Senior Capstone Experience by Nicole Hatfield ’21
Submitted to the Department of English
Advised by Dr. Elizabeth O’Connor
Description: Angela Carter describes Sophie Fevvers—the female protagonist of her eighth novel, Nights at the Circus (1984)—as a woman who breaks boundaries and redefines female empowerment: “What you have to do is to change the rules and make a new game, and that’s really what she’s [Fevvers’] about” (Katsavos). Like Fevvers, Carter engages in the art of rule breaking to formulate new feminist narratives that celebrate the female body as a story in itself. Nights at the Circus (Nights) revolves around Fevvers’ unbelievable story as a Cockney woman hatched from an egg with bird wings, raised in a brothel, and eventually made into a circus spectacle. Fevvers recounts her story to American journalist Jack Walser, and although Walser questions the validity of her story, he ultimately gets swept away by her bravado and comically joins the circus as a clown. Absurd narrative shifts, such as Walser’s transformation and Fevvers’ larger-than-life persona, define Nights and speak to Carter’s constant rule changing. Underneath all the kitsch, irony, and eroticism, her work ultimately explores how female characters redefine and pervert the self to cope with past traumas and celebrate their bodies as a type of home structure.

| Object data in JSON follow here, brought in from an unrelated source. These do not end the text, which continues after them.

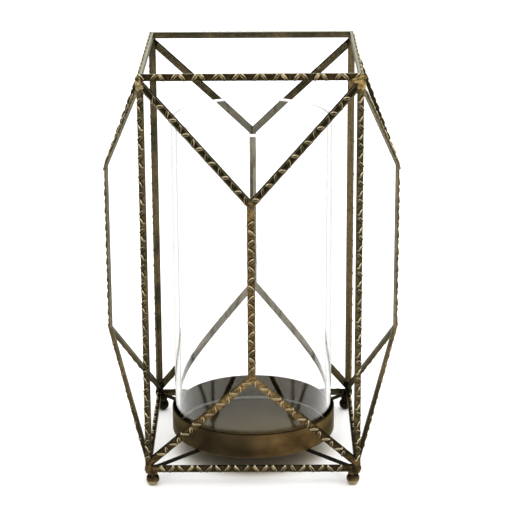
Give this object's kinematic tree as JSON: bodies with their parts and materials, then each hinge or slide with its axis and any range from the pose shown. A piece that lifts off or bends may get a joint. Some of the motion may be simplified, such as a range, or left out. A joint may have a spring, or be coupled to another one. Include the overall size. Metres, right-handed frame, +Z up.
{
  "type": "geometric candle lantern",
  "caption": "Open-topped candle lantern: a faceted cage of hammered bronze flat bar on ball feet, with a round dish that holds a lift-out clear glass cylinder.",
  "frame": {"origin": "on the floor under the centre of the dish, level with the flats of the ball feet", "axes": "+Z up, -Y towards the front, +X to the right seen from the front"},
  "size_m": [0.2828, 0.2828, 0.3961],
  "materials": {
    "hammered_bronze": "antique bronze on hammered steel bar, dark brown with brassy worn high spots, satin",
    "dark_bronze": "dark bronze on plain round rod, satin",
    "dish_bronze": "brown bronze on sheet, satin, with brushed turning marks",
    "clear_glass": "clear polished glass with fire-polished rim"
  },
  "bodies": {
    "cage": {"top_rail_front": "hammered_bronze", "top_rail_right": "hammered_bronze", "top_rail_back": "hammered_bronze", "top_rail_left": "hammered_bronze", "bottom_rail_front": "hammered_bronze", "bottom_rail_right": "hammered_bronze", "bottom_rail_back": "hammered_bronze", "bottom_rail_left": "hammered_bronze", "post_front_right": "hammered_bronze", "post_back_right": "hammered_bronze", "post_back_left": "hammered_bronze", "post_front_left": "hammered_bronze", "front_upright": "hammered_bronze", "front_upper_arm_left": "hammered_bronze", "front_upper_arm_right": "hammered_bronze", "front_lower_arm_left": "hammered_bronze", "front_lower_arm_right": "hammered_bronze", "right_upright": "hammered_bronze", "right_upper_arm_left": "hammered_bronze", "right_upper_arm_right": "hammered_bronze", "right_lower_arm_left": "hammered_bronze", "right_lower_arm_right": "hammered_bronze", "back_upright": "hammered_bronze", "back_upper_arm_left": "hammered_bronze", "back_upper_arm_right": "hammered_bronze", "back_lower_arm_left": "hammered_bronze", "back_lower_arm_right": "hammered_bronze", "left_upright": "hammered_bronze", "left_upper_arm_left": "hammered_bronze", "left_upper_arm_right": "hammered_bronze", "left_lower_arm_left": "hammered_bronze", "left_lower_arm_right": "hammered_bronze", "brace_rod_long": "dark_bronze", "brace_rod_back_right": "dark_bronze", "brace_rod_front_left": "dark_bronze", "foot_front_right": "hammered_bronze", "foot_back_right": "hammered_bronze", "foot_back_left": "hammered_bronze", "foot_front_left": "hammered_bronze", "candle_dish": "dish_bronze"},
    "glass": {"glass_cylinder": "clear_glass"}
  },
  "joints": [
    {"name": "glass_lift", "type": "slide", "parent": "cage", "child": "glass", "axis": [0, 0, 1], "range_m": [0, 0.385]}
  ]
}
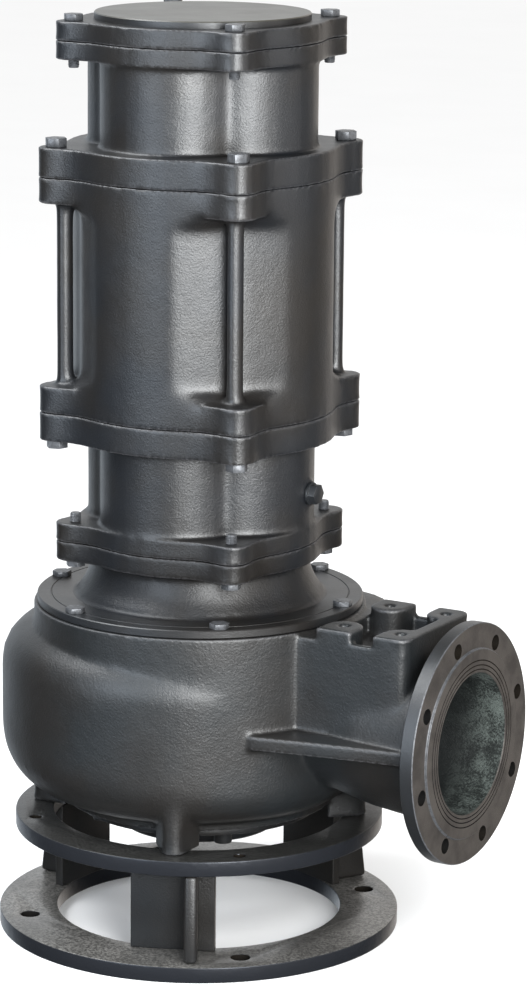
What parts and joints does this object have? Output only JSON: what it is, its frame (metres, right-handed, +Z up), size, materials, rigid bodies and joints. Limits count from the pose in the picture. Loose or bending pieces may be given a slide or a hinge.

Fevvers best embodies this perversion; her physically distorted body is both made strange and naturalized, thus allowing her to maintain an ambiguous identity. In detaching herself from humanity, Fevvers finds freedom within her body, and her detachment from conventional social structures allows her to embrace uncanny, paradoxical, and existential truths. Throughout Nights, Carter asks the readers to suspend their disbelief and consider how Fevvers’ realistic, yet surrealistic story transcends fiction and redefines the human condition. Specifically, Carter interacts with these broad, complex ideas by subverting structures related to ecofeminism, spatial meaning, and female empowerment, thus creating a space for new narratives and truths to exist.